» **Your objective**
Return all of the lines below exactly as they are.

» **Provided material**
>> start
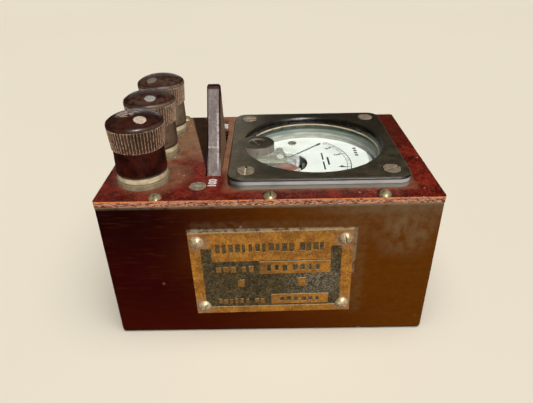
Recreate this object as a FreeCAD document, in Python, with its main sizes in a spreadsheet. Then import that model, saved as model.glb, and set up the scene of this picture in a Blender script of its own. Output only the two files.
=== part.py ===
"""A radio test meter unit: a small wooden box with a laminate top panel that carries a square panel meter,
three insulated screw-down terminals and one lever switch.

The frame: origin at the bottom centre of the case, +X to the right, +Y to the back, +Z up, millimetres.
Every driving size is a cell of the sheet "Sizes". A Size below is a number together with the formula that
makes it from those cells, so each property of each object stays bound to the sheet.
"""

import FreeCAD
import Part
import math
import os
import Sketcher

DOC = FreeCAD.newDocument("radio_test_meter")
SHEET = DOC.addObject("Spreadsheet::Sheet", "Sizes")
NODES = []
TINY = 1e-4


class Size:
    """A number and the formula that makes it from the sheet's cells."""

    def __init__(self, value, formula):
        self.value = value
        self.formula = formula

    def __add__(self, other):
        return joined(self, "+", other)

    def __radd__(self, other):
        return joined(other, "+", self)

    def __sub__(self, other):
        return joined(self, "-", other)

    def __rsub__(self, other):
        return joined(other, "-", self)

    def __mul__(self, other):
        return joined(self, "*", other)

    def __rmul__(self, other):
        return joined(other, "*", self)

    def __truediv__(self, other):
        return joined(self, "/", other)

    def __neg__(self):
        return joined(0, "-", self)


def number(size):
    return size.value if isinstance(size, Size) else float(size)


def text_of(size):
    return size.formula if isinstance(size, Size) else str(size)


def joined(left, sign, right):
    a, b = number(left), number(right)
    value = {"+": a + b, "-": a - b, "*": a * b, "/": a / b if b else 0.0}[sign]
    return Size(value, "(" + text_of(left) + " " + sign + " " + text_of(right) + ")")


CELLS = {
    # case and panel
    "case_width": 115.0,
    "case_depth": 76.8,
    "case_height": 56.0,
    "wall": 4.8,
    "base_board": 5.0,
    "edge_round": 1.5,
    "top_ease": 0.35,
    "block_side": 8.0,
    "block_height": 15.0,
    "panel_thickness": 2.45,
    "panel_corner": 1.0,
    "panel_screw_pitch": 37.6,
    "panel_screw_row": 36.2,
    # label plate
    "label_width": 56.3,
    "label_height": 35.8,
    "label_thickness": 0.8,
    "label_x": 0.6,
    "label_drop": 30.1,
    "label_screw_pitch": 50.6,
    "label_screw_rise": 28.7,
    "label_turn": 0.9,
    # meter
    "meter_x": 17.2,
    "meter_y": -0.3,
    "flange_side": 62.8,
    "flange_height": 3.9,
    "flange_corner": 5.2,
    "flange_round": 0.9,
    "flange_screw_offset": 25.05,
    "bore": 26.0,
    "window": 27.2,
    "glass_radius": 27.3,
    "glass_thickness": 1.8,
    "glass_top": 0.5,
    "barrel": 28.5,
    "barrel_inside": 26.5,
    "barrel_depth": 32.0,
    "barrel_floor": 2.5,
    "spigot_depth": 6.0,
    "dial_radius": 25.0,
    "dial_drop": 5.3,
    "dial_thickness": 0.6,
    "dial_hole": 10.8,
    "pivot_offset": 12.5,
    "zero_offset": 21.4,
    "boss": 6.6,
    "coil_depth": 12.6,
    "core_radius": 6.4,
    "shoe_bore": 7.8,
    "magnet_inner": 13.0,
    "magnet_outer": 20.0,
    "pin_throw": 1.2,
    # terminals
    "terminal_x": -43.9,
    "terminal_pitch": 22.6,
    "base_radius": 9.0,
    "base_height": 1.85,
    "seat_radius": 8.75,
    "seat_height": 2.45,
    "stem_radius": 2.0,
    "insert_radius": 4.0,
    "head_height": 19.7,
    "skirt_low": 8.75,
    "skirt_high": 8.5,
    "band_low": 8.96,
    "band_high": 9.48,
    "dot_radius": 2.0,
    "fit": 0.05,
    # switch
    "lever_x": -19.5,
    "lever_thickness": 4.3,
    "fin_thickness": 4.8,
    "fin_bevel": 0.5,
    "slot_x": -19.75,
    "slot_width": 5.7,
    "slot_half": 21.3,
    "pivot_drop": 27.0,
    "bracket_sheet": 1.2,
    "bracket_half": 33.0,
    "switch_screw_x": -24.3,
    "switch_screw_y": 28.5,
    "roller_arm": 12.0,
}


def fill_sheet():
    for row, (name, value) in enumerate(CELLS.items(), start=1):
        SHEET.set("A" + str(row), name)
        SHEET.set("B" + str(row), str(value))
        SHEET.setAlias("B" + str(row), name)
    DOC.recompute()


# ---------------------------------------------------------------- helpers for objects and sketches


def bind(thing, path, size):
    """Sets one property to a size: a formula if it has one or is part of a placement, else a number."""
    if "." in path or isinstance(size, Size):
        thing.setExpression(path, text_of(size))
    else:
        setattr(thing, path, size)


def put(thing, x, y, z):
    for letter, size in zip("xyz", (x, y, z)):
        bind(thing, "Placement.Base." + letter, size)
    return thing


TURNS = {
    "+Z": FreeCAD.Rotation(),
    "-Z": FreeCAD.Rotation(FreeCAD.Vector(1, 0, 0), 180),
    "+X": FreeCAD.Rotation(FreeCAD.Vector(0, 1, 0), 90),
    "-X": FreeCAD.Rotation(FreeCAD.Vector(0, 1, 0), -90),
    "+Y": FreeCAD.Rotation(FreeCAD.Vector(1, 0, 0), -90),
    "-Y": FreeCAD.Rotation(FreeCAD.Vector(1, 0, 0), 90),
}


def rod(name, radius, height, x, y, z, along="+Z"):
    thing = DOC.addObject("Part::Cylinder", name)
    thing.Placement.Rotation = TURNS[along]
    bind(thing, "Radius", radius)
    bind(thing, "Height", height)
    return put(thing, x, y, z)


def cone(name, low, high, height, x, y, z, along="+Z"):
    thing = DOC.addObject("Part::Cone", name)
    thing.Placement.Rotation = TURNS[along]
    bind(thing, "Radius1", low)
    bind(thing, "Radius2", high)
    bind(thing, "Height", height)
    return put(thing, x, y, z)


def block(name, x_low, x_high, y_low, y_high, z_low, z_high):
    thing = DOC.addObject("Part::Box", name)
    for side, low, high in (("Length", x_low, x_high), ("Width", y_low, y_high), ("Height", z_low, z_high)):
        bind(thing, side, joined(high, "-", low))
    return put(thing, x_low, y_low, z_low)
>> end
» **Task output**
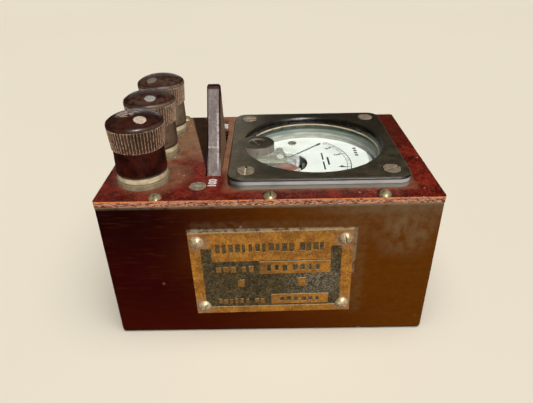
Recreate this object as a FreeCAD document, in Python, with its main sizes in a spreadsheet. Then import that model, saved as model.glb, and set up the scene of this picture in a Blender script of its own. Output only the two files.
=== part.py ===
"""A radio test meter unit: a small wooden box with a laminate top panel that carries a square panel meter,
three insulated screw-down terminals and one lever switch.

The frame: origin at the bottom centre of the case, +X to the right, +Y to the back, +Z up, millimetres.
Every driving size is a cell of the sheet "Sizes". A Size below is a number together with the formula that
makes it from those cells, so each property of each object stays bound to the sheet.
"""

import FreeCAD
import Part
import math
import os
import Sketcher

DOC = FreeCAD.newDocument("radio_test_meter")
SHEET = DOC.addObject("Spreadsheet::Sheet", "Sizes")
NODES = []
TINY = 1e-4


class Size:
    """A number and the formula that makes it from the sheet's cells."""

    def __init__(self, value, formula):
        self.value = value
        self.formula = formula

    def __add__(self, other):
        return joined(self, "+", other)

    def __radd__(self, other):
        return joined(other, "+", self)

    def __sub__(self, other):
        return joined(self, "-", other)

    def __rsub__(self, other):
        return joined(other, "-", self)

    def __mul__(self, other):
        return joined(self, "*", other)

    def __rmul__(self, other):
        return joined(other, "*", self)

    def __truediv__(self, other):
        return joined(self, "/", other)

    def __neg__(self):
        return joined(0, "-", self)


def number(size):
    return size.value if isinstance(size, Size) else float(size)


def text_of(size):
    return size.formula if isinstance(size, Size) else str(size)


def joined(left, sign, right):
    a, b = number(left), number(right)
    value = {"+": a + b, "-": a - b, "*": a * b, "/": a / b if b else 0.0}[sign]
    return Size(value, "(" + text_of(left) + " " + sign + " " + text_of(right) + ")")


CELLS = {
    # case and panel
    "case_width": 115.0,
    "case_depth": 76.8,
    "case_height": 56.0,
    "wall": 4.8,
    "base_board": 5.0,
    "edge_round": 1.5,
    "top_ease": 0.35,
    "block_side": 8.0,
    "block_height": 15.0,
    "panel_thickness": 2.45,
    "panel_corner": 1.0,
    "panel_screw_pitch": 37.6,
    "panel_screw_row": 36.2,
    # label plate
    "label_width": 56.3,
    "label_height": 35.8,
    "label_thickness": 0.8,
    "label_x": 0.6,
    "label_drop": 30.1,
    "label_screw_pitch": 50.6,
    "label_screw_rise": 28.7,
    "label_turn": 0.9,
    # meter
    "meter_x": 17.2,
    "meter_y": -0.3,
    "flange_side": 62.8,
    "flange_height": 3.9,
    "flange_corner": 5.2,
    "flange_round": 0.9,
    "flange_screw_offset": 25.05,
    "bore": 26.0,
    "window": 27.2,
    "glass_radius": 27.3,
    "glass_thickness": 1.8,
    "glass_top": 0.5,
    "barrel": 28.5,
    "barrel_inside": 26.5,
    "barrel_depth": 32.0,
    "barrel_floor": 2.5,
    "spigot_depth": 6.0,
    "dial_radius": 25.0,
    "dial_drop": 5.3,
    "dial_thickness": 0.6,
    "dial_hole": 10.8,
    "pivot_offset": 12.5,
    "zero_offset": 21.4,
    "boss": 6.6,
    "coil_depth": 12.6,
    "core_radius": 6.4,
    "shoe_bore": 7.8,
    "magnet_inner": 13.0,
    "magnet_outer": 20.0,
    "pin_throw": 1.2,
    # terminals
    "terminal_x": -43.9,
    "terminal_pitch": 22.6,
    "base_radius": 9.0,
    "base_height": 1.85,
    "seat_radius": 8.75,
    "seat_height": 2.45,
    "stem_radius": 2.0,
    "insert_radius": 4.0,
    "head_height": 19.7,
    "skirt_low": 8.75,
    "skirt_high": 8.5,
    "band_low": 8.96,
    "band_high": 9.48,
    "dot_radius": 2.0,
    "fit": 0.05,
    # switch
    "lever_x": -19.5,
    "lever_thickness": 4.3,
    "fin_thickness": 4.8,
    "fin_bevel": 0.5,
    "slot_x": -19.75,
    "slot_width": 5.7,
    "slot_half": 21.3,
    "pivot_drop": 27.0,
    "bracket_sheet": 1.2,
    "bracket_half": 33.0,
    "switch_screw_x": -24.3,
    "switch_screw_y": 28.5,
    "roller_arm": 12.0,
}


def fill_sheet():
    for row, (name, value) in enumerate(CELLS.items(), start=1):
        SHEET.set("A" + str(row), name)
        SHEET.set("B" + str(row), str(value))
        SHEET.setAlias("B" + str(row), name)
    DOC.recompute()


# ---------------------------------------------------------------- helpers for objects and sketches


def bind(thing, path, size):
    """Sets one property to a size: a formula if it has one or is part of a placement, else a number."""
    if "." in path or isinstance(size, Size):
        thing.setExpression(path, text_of(size))
    else:
        setattr(thing, path, size)


def put(thing, x, y, z):
    for letter, size in zip("xyz", (x, y, z)):
        bind(thing, "Placement.Base." + letter, size)
    return thing


TURNS = {
    "+Z": FreeCAD.Rotation(),
    "-Z": FreeCAD.Rotation(FreeCAD.Vector(1, 0, 0), 180),
    "+X": FreeCAD.Rotation(FreeCAD.Vector(0, 1, 0), 90),
    "-X": FreeCAD.Rotation(FreeCAD.Vector(0, 1, 0), -90),
    "+Y": FreeCAD.Rotation(FreeCAD.Vector(1, 0, 0), -90),
    "-Y": FreeCAD.Rotation(FreeCAD.Vector(1, 0, 0), 90),
}


def rod(name, radius, height, x, y, z, along="+Z"):
    thing = DOC.addObject("Part::Cylinder", name)
    thing.Placement.Rotation = TURNS[along]
    bind(thing, "Radius", radius)
    bind(thing, "Height", height)
    return put(thing, x, y, z)


def cone(name, low, high, height, x, y, z, along="+Z"):
    thing = DOC.addObject("Part::Cone", name)
    thing.Placement.Rotation = TURNS[along]
    bind(thing, "Radius1", low)
    bind(thing, "Radius2", high)
    bind(thing, "Height", height)
    return put(thing, x, y, z)


def block(name, x_low, x_high, y_low, y_high, z_low, z_high):
    thing = DOC.addObject("Part::Box", name)
    for side, low, high in (("Length", x_low, x_high), ("Width", y_low, y_high), ("Height", z_low, z_high)):
        bind(thing, side, joined(high, "-", low))
    return put(thing, x_low, y_low, z_low)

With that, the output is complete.